A cleaner, more controlled setup reduces that risk. Systems designed for food-growing use, with proper drainage and repeatable watering cycles, remove a lot of the manual error that causes unreliable results in the first place.
If your sprouts are not growing evenly, density may be the problem
It is tempting to add extra seed for a bigger harvest. In practice, overcrowding reduces your yield quality. Seeds compete for water, oxygen, and physical space. The center of the tray or jar can become compressed, which traps moisture and heat.
The result is usually uneven sprouting. Some seeds look great, others lag behind, and the batch feels inconsistent from top to bottom. More seed does not always mean more usable sprouts. Often it means more waste.
A thinner, properly spaced layer gives you better airflow, more even moisture distribution, and a cleaner harvest. This is one of those trade-offs that matters. Pushing for maximum volume in a manual method usually makes the process less reliable, not more productive.
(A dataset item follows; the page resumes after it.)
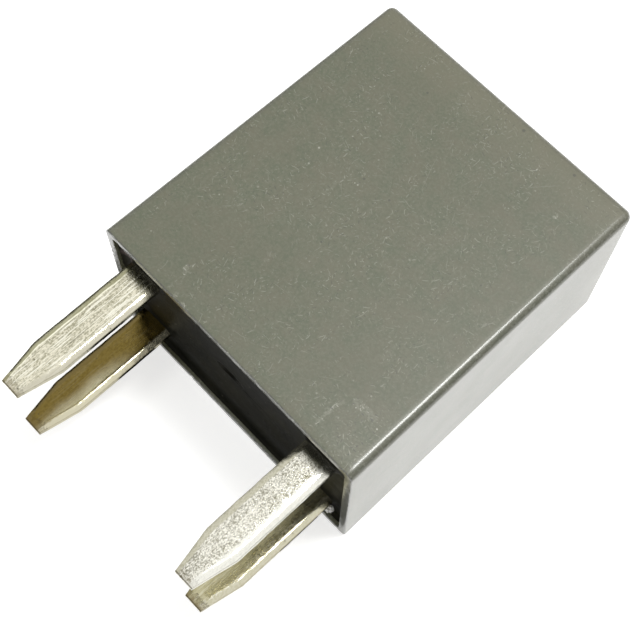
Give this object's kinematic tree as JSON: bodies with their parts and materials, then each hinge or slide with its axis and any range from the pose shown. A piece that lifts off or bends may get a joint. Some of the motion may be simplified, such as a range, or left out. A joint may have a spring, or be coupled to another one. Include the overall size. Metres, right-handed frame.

Light is rarely the first problem, but it can affect the finish
For most sprouts, early growth does not depend heavily on light. Germination happens primarily because of moisture, oxygen, and temperature. So if you are asking why are my sprouts not growing, light is usually not the main culprit during the first stage.
That said, light does matter later for greening and overall appearance in some varieties. If your sprouts are pale or less developed at the finish, the issue may be partly related to lighting conditions. But if they are not sprouting at all, focus first on seed quality, water management, airflow, and temperature.
The real problem may be the method, not your effort
This is the part many people miss. If you keep getting poor results, it does not always mean you are doing something wrong. It may mean the method itself demands more precision than fits into everyday life.
Manual sprouting sounds low-tech and wholesome until you are rinsing twice a day, checking drainage, rotating jars, watching for odors, and trying to remember whether today’s batch is behind schedule or right on track. It works when everything lines up. It often fails when normal life gets in the way.
That is exactly why automatic sprouting systems exist. A well-designed machine handles irrigation timing, drainage, and consistency in a way that a busy schedule usually cannot. With AutoSprout, the goal is simple: no daily rinsing, no moldy jars, and no guessing whether you remembered the last step. You set it up, let it run, and harvest when ready.
How to fix sprout growth problems for good
If you want better results, start by changing one variable at a time. Use fresh sprouting seeds from a reliable source. Do not overcrowd the batch. Keep the environment in a moderate temperature range. Make sure excess water drains away fully. Clean your equipment thoroughly before each cycle.
If that still feels too fussy, that is a signal, not a personal failure. The easiest way to get reliable sprouts is to reduce the number of things you have to manage manually. Consistency beats good intentions every time.
Fresh sprouts should be one of the easiest foods to grow at home, not another task that slips through the cracks. When the setup is right, they grow fast, clean, and predictably – and that is what makes the habit stick.